**PROBLEM REQUIREMENTS**
Which lines run from the first one up to and including the one with "before = set(bpy.data.objects)"? Print exactly those.

**SOURCE EXCERPT**
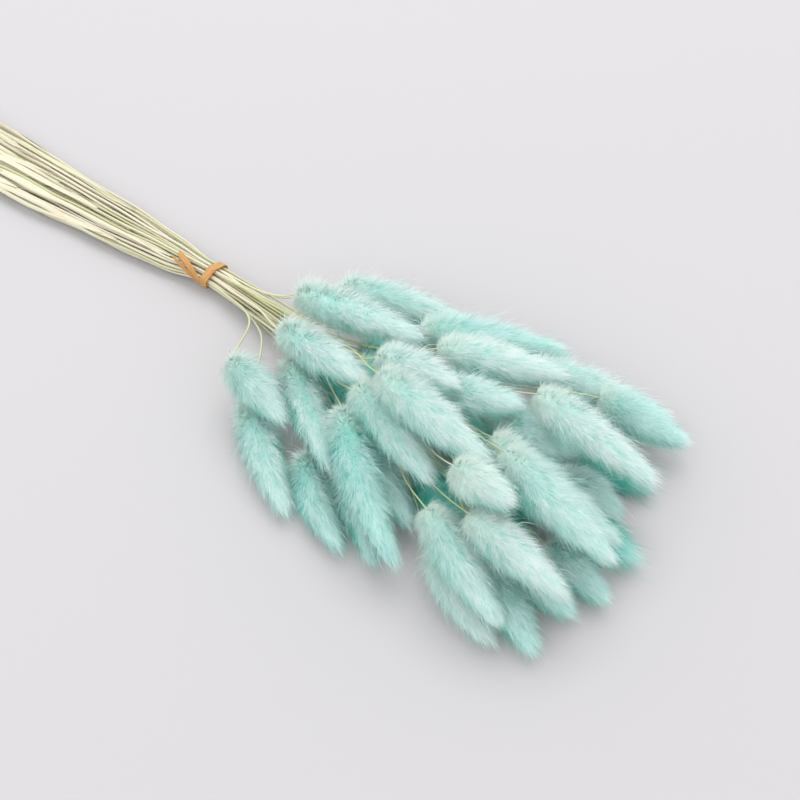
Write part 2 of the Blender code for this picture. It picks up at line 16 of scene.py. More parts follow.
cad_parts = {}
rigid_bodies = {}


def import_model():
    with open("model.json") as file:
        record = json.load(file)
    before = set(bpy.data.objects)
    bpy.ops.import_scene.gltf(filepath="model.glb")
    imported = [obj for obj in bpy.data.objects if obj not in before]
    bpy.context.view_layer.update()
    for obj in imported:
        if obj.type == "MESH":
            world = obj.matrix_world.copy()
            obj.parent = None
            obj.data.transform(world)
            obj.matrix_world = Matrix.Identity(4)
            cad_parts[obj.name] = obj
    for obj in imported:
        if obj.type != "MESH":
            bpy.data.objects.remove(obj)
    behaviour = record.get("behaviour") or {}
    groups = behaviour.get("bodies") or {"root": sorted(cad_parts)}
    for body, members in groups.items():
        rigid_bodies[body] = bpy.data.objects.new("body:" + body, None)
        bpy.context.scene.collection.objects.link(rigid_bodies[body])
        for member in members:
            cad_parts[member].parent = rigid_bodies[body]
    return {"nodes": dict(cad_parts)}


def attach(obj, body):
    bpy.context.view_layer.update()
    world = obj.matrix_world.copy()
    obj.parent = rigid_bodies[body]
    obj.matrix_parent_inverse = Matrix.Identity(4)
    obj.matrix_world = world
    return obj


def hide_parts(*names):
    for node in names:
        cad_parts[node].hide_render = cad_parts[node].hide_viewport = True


bl_info = {
    "name": "Bunny Tail Bunch",
    "version": (1, 0, 0),
    "blender": (4, 5, 0),
    "location": "3D View > Sidebar > Bunch",
    "description": "Dresses the solids of a tied bunch of dried bunny tail grass",
    "category": "Object",
}

for item in list(bpy.data.objects):
    bpy.data.objects.remove(item)
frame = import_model()
bpy.context.view_layer.update()

MM = 0.001
BODY = "root"
BAKE_MAP = "OFBake"
TINT = "tint"
UP = np.array([0.0, 0.0, 1.0])
HEADS = sorted(name for name in frame["nodes"] if name.startswith("head_"))
STEM_GROUPS = sorted(name for name in frame["nodes"] if name.startswith("stems_"))
TIE = "tie"

# Heads, as their solids are made
SHARES = (0.0, 0.12, 0.35, 0.62, 0.85, 1.0)
PROFILE = (0.62, 0.90, 1.0, 0.93, 0.67, 0.33)
FIT_WITHIN = (0.15, 0.8)
FIT_QUANTILE = 0.9
ON_SURFACE = 0.05 * MM
CUT_POINT_WEIGHT = 0.3
TYPICAL_LENGTH = 50 * MM
SEEN_HEADS = 30
HEAD_SEED = 100

# The core under the hairs
CORE_SHARE = 0.60
SLIMMER_FROM = 0.4
SLIMMER_END = 0.55
CORE_AROUND = 18
CORE_ALONG = 26
CORE_UNEVEN = 0.07
CORE_END_POWER = 8
CORE_MARK = 0.25
TIP_ROOM = 5.8 * MM

# Where the spikelets stand on the core, and how their hairs lean
GOLDEN_TURN = math.pi * (3 - math.sqrt(5))
COUNT_STEPS = 400
DENSER_BEFORE = 0.05
DENSER_BASE = 0.25
TURN_SWAY = 0.3
LEAN_AT = (0.0, 0.05, 0.14, 0.3, 0.55, 0.8, 1.0)
LEAN = (104, 84, 64, 49, 35, 15, 4)
SPIKELET_SWAY = 4
SPIKELET_DRIFT = 0.05
SPIKELET_LENGTHS = (0.94, 1.05)
TUFT_AREA = 16 * MM ** 2
TUFT_SWAY = 3
TUFT_DRIFT = 0.06
TUFT_PULL = 0.25
TUFT_TILT = 0.12
TUFT_LENGTHS = (0.92, 1.06)

# Hairs
ROOT_SPREAD = (0.7 * MM, 0.8 * MM)
ROUND_END = 0.06
LEAST_CORE = 0.12
ROOT_SUNK = 0.92
HAIR_SWAY = 9
HAIR_DRIFT = 0.10
HAIR_SHORTEST = 0.5
HAIR_LONGEST = 1.25
LENGTH_AT = (0, 0.1, 0.3, 0.7, 1)
LENGTH_SHARES = (0.62, 0.84, 1, 0.95, 1.05)
BENT_SHARE = 0.14
BEND = 16
BENT_THINNER = 0.7
STRAY_SHARE = 0.045
STRAY_LONGER = 1.6
STRONG_SHARE = 0.13
STRONG_WIDER = 1.9
STRONG_LONGER = 1.1
UNDER_LONGER = 1.4
HAIR_TWIST = 55
FACING_UP = 0.7
NORMAL_UP = 0.5
LOWEST_HAIR = 0.1 * MM
LIGHT_THROUGH = 0.68

# How far a hair's colour goes from its root's to its tip's: less on undersides, in gaps between heads and
# on heads under others, as painted shade
ROOT_MARK = 0.02
MIDDLE_MARK = 0.48
TIP_MARK = 0.94
MAP_HALF = 0.0015
PLACE_SPREAD = 0.012
PLACE_RANGE = (0.005, 0.995)
SHADE_FACING = (-0.5, 0.75)
UNDERSIDE_SHADE_PALENESS = 0.25
SHADE_FADES_FROM = 0.65
TIP_SHADE_PALENESS = 0.6
# Painted shade on the heads that lie under others
UNDER_HEADS_SHADE_PALENESS = 0.2
# Painted shade in gaps where heads press together
GAP_SHADE_REACH = 6 * MM
GAP_SHADE_CHECKS = 16
GAP_SHADE_PALENESS = 0.2
UNSHADED_FACING = (0.1, 0.6)

# Scales between the hairs: greenish husks and pale slivers
HUSKS = 7
HUSK_SIZE = (2.2 * MM, 0.4 * MM)
HUSK_MARK = 0.995
HUSK_COLOUR = (0.45, 0.72, 0.50, 1)
SLIVERS = 3
SLIVER_SIZE = (3.4 * MM, 0.2 * MM)
SLIVER_MARK = 0.97
SLIVER_COLOUR = (0.95, 0.97, 0.95, 1)
SCALE_PLACES = (0.06, 0.8)
SCALE_LEAN = (4, 26)
SCALE_DRIFT = 0.3
SCALE_LENGTHS = (0.6, 1.1)
SCALE_DEPTH = (0.96, 1.15)
SCALE_WIDEST = 0.4
SCALE_MAP_HALF = 0.01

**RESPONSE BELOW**
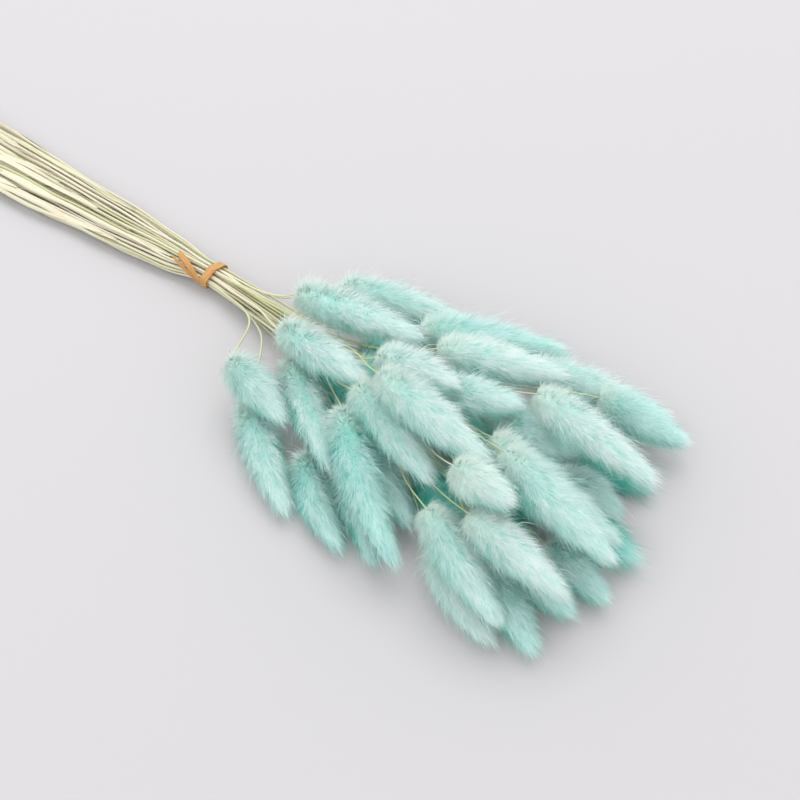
Write part 2 of the Blender code for this picture. It picks up at line 16 of scene.py. More parts follow.
cad_parts = {}
rigid_bodies = {}


def import_model():
    with open("model.json") as file:
        record = json.load(file)
    before = set(bpy.data.objects)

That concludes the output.